Here is a video showing some real-time camera movement:


Sunday, October 3, 2010

Interactive Global Illumination of Indoor Scenes with Photon Mapping - A Brief Overview

Efficiently and realistically rendering the nuances as represented by direct and indirect lighting effects of indoor scenes has always been a challenging task in computer graphics. Especially, scenes with moveable light sources
and camera position deserve particular attention as rendering those scenes efficiently would enable animators and designers to quickly inspect architectures from different perspectives and lighting settings.

Based on this requirements, I propose a fast, robust and realistic renderer with global illumination capabilities specifically for indoor scenes, by coupling kd-tree and coherent grid acceleration structures. The renderer uses regular ray-tracing for direct illumination and reflection, and uses photon map final gathering for indirect illumination. The scene comprises mostly static background objects and limited moving objects. Whenever a change in light sources or camera position is required after a given time point, spatio-temporal coherence is exploited so that only a fraction of the work done for the previous frame is needed for rendering a new frame. 

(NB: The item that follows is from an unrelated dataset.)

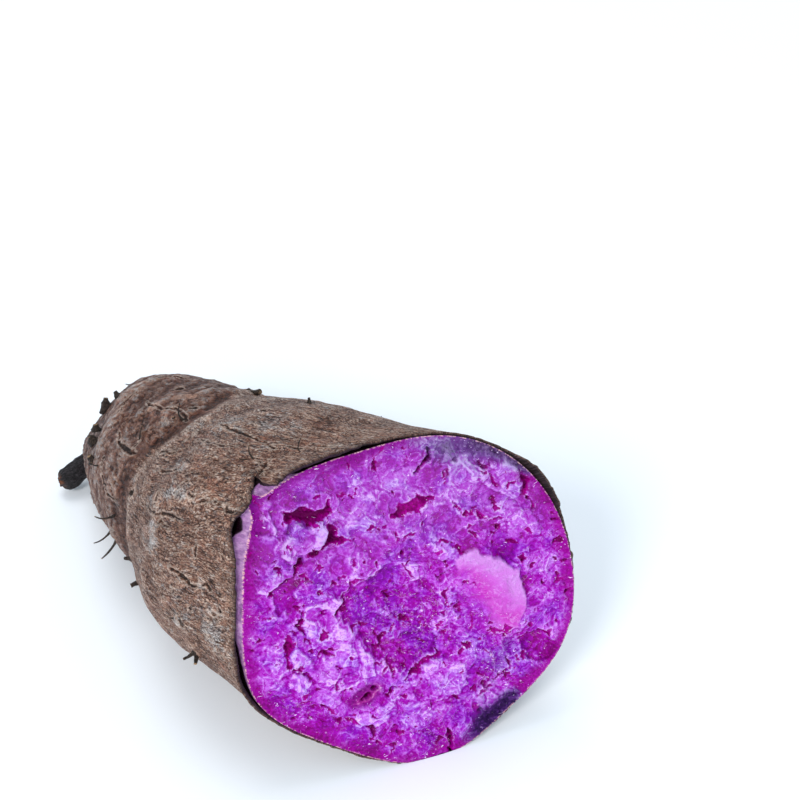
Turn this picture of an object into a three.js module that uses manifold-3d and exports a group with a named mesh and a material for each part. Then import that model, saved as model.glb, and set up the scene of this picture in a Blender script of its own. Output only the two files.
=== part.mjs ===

To best utilize kd-tree's fast look-up property and coherent uniform grid's fast reconstruction property, we use the former for static background scene and the latter for moving objects. To improve rendering responsiveness, interim rendering results are displayed during the final gathering process; moreover, photon mapping pre-computation could be used. This should dramatically reduce the required final gathering samples. Lastly, CUDA will be utilized to better parallelize the rendering process. This project is an extension to and further research on my previous work on efficient ray-tracing. Built on the framework of my existing photon tracer, this high quality renderer should be able to deliver impressive scene fly-by experiences and speed up the workflow of creating and rendering indoor architectures.